Jennifer Kalule, the spokesperson of UNEB many of these schools have been behaving as if they leant of the examination paper on the siting day. “They should have planned earlier.,” she said. “We advised schools with learners from far places to ensure that they are in place at least for the two days. if schools had well planned this would not have been an issue.”

On the first day, UNEB arrested three suspects who were trying to open an examination parcel from Butambala District with an intention to share examinations with a school in Wakiso whose learners could be given answers before entering the examination room. 

Given the fact that the distribution of examinations starts earlier in rural places because of poor roads and other difficult in transportation, urban schools – whose distribution begins late – have been using this window to access the examination questions.

According to different reports, urban teachers, who receive papers can spend an hour copying for their learners and in many cases, the candidates show up late at the examination center. 

Away from the red flags, the second day of papers did not have many incidents recorded in greater Kampala, with the exception of an incident at Katwe storage station 1 where it was determined that one of the schools had received fewer papers. According to Nabukenya, this was later resolved as UNEB distributed additional copies from their headquarters in Ntinda.

Near the Uganda-DRC Border, the ongoing intermittent armed clashes threatened to Interrupt the PLE  In the Eastern Democratic Republic of Congo (DRC)’s territory of Rutshuru,  intense fear reigned over among Kisoro district education authorities that any minute, fighting might erupt the ongoing Primary Leaving Examinations (PLE) at the border schools in Bunagana, Muramba and Nyarubuye sub counties. 

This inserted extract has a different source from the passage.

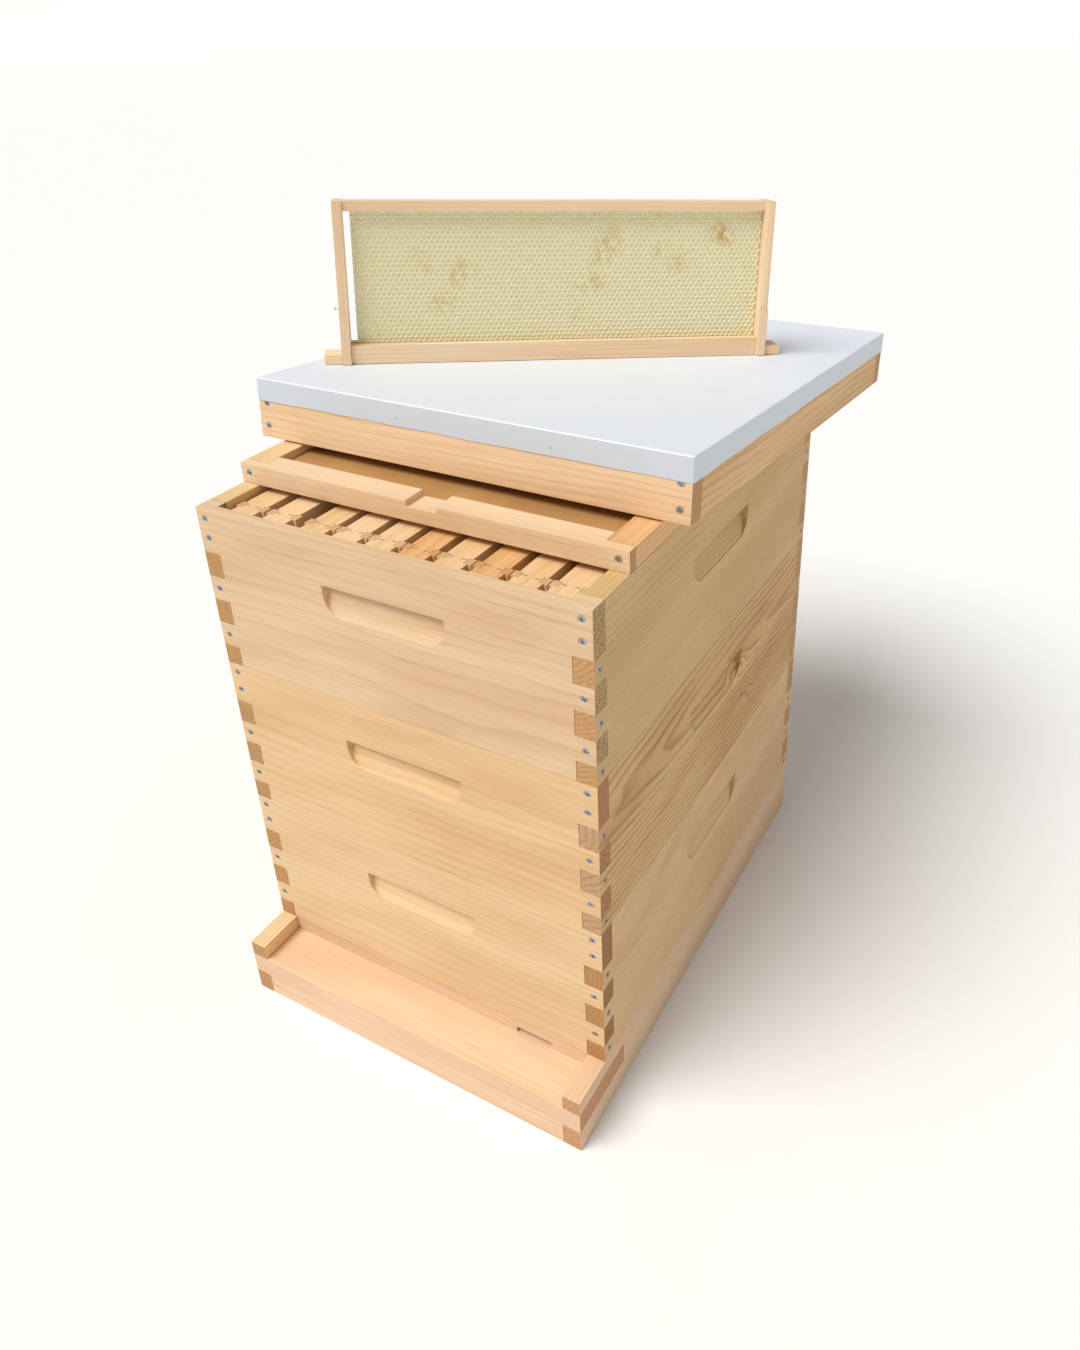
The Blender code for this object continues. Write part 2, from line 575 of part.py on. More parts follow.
def add_spare_frame(stand, parent):
    """One frame in its separate pieces, upside down on the cover's sheet."""
    spare = add_empty("spare_frame", parent, (SPARE_X, SPARE_Y, stand + GAP),
                      (math.pi, 0, SPARE_TURN + math.pi / 2))
    top_half = TOP_BAR_WIDTH / 2
    neck = top_half - TOP_BAR_SHOULDER
    top_bar = add_box("spare_frame_top_bar", (-top_half, -LUG_END, -TOP_BAR_THICKNESS),
                      (top_half, LUG_END, 0), FRAME_PINE, spare)
    bottom_bar = add_box("spare_frame_bottom_bar", (-BOTTOM_BAR_WIDTH / 2, -END_BAR_OUTER, -FRAME_HEIGHT),
                         (BOTTOM_BAR_WIDTH / 2, END_BAR_OUTER, -FRAME_HEIGHT + BOTTOM_BAR_THICKNESS),
                         FRAME_PINE, spare)
    for side, name in ((-1, "left"), (1, "right")):
        under_low, under_high = sorted((side * (END_BAR_OUTER + GAP), side * HALF_DEPTH))
        cut_box(top_bar, (-HALF_WIDTH, under_low, -HALF_DEPTH),
                (HALF_WIDTH, under_high, -LUG_THICKNESS), spare)
        neck_low, neck_high = sorted((side * (END_BAR_INNER - GAP), side * (END_BAR_OUTER + GAP)))
        for left, right in ((-HALF_WIDTH, -neck), (neck, HALF_WIDTH)):
            cut_box(top_bar, (left, neck_low, -HALF_DEPTH), (right, neck_high, BOARD), spare)
        low_y, high_y = sorted((side * END_BAR_INNER, side * END_BAR_OUTER))
        end_bar = add_box("spare_frame_%s_end_bar" % name, (-END_BAR_WIDTH / 2, low_y, -FRAME_HEIGHT),
                          (END_BAR_WIDTH / 2, high_y, 0), FRAME_PINE, spare)
        narrow = END_BAR_WIDTH / 2 - END_BAR_STEP
        for left, right in ((-HALF_WIDTH, -narrow), (narrow, HALF_WIDTH)):
            cut_box(end_bar, (left, low_y - BOARD, -HALF_DEPTH),
                    (right, high_y + BOARD, -END_BAR_WIDE_HEIGHT), spare)
        cut_box(end_bar, (-neck - GAP, low_y - BOARD, -TOP_BAR_THICKNESS - GAP),
                (neck + GAP, high_y + BOARD, BOARD), spare)
        foot = BOTTOM_BAR_WIDTH / 2 + GAP
        cut_box(end_bar, (-foot, low_y - BOARD, -HALF_DEPTH),
                (foot, high_y + BOARD, -FRAME_HEIGHT + BOTTOM_BAR_THICKNESS + GAP), spare)
    cut_groove(top_bar, -TOP_BAR_THICKNESS, 1, spare)
    cut_groove(bottom_bar, -FRAME_HEIGHT + BOTTOM_BAR_THICKNESS, -1, spare)
    add_box("spare_frame_foundation", *foundation_corners(SPARE_SHORT), WAXED_PLASTIC, spare)


# The whole hive -------------------------------------------------------------------------

def stand_on_origin(root):
    """Move the root so that the hive's box stands centred on the origin."""
    scene_now = bpy.context.evaluated_depsgraph_get()
    corners = []
    for piece in HIVE.objects:
        if piece.type == 'MESH':
            solid = piece.evaluated_get(scene_now)
            corners += [solid.matrix_world @ vert.co for vert in solid.data.vertices]
    for axis in (0, 1):
        values = [corner[axis] for corner in corners]
        root.location[axis] -= (min(values) + max(values)) / 2


ROOT = add_empty("hive_origin")
add_bottom_board(ROOT)
add_entrance_reducer(ROOT)
super_base = STAND_HEIGHT + GAP
for level, level_name in enumerate(SUPER_NAMES):
    add_super(level, super_base, ROOT)
    if level_name == "upper":
        add_hanging_frames(super_base + BOX_HEIGHT, ROOT)
    else:
        add_frame_set(level_name + "_frame_set", super_base + BOX_HEIGHT, ROOT)
    super_base += BOX_HEIGHT + GAP
add_inner_cover(super_base, ROOT)
COVER, COVER_TOP = add_outer_cover(super_base + INNER_THICKNESS, ROOT)
add_spare_frame(COVER_TOP, COVER)
stand_on_origin(ROOT)
bpy.context.view_layer.update()
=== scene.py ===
"""How a ten-frame beehive looks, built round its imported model.

Lengths are in metres, +Z is up and -Y is the front. Patterns inside materials are in
millimetres.
"""

import math
import random

import bmesh
import bpy
from mathutils import Matrix, Vector, noise


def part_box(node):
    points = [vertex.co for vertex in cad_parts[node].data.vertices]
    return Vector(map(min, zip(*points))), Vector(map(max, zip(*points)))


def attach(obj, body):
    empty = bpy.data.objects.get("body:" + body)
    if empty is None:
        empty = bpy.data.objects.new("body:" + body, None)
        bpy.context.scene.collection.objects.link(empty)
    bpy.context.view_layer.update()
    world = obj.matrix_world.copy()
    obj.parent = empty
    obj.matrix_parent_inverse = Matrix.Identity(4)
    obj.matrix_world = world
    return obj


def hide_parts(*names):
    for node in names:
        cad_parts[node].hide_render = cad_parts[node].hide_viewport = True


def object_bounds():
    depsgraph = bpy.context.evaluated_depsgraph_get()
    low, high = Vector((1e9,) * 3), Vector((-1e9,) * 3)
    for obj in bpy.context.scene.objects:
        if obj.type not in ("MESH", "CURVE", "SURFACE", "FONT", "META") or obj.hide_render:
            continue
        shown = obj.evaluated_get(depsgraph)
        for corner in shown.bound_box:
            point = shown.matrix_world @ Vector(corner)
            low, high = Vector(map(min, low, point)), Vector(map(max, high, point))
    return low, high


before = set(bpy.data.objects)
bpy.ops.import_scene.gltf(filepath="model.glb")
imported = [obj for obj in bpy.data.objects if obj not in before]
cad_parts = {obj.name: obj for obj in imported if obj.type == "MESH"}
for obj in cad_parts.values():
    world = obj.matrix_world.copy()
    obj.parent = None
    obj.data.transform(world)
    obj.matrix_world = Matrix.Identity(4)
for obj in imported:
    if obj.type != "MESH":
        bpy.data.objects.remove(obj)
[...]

In an interview, Emmanuel Mwunvaneza, the Kisoro District Education Officer said that when fighter jets belonging to Armed Forces of Democratic Republic of Congo (FARDC) troops bombarded the March 23 Movement (M23) rebels in Tchanzu and Musonganti hills, a few kilometers from Uganda- DR Congo border, as authorities in the district they became very worried about the security of candidates sitting their final exams.

 Mwunvaneza said that they were praying that calmness that characterized Wednesday morning remained until the evening so that candidates complete exams without any interference of gunfire from Rutshuru.  Mwunvaneza says that a total of 599 candidates had registered but he was so far unable to tell if all of them turned up. 

However, he noted that a candidate at Mubuga primary school in Nyakinama sub county was unable to sit for this Wednesday’s exams due to a strange illness she got yesterday after sitting for the first papers.  

Meanwhile, parents and teachers of Adacar and Asuret Primary Schools in Soroti district have failed to trace the whereabouts of some children meant to sit this year’s PLE. In Adacar Primary School, one of the two girls who failed to turn for examinations on Tuesday is nowhere to be found. James Michael Epwonu, the class teacher of primary seven said that one of their candidates, Josephine Akol dropped out of school at the beginning of third term. He said that even the parents have failed to trace the whereabouts of the girl after reporting the matter at police. 

Mary Goreti Aigo, the head teacher of Asuret Primary School said they failed to trace the whereabouts of one of their candidates whom she hinted might be married in Bukedea district.

Soroti district registered 5,398 candidates for PLE.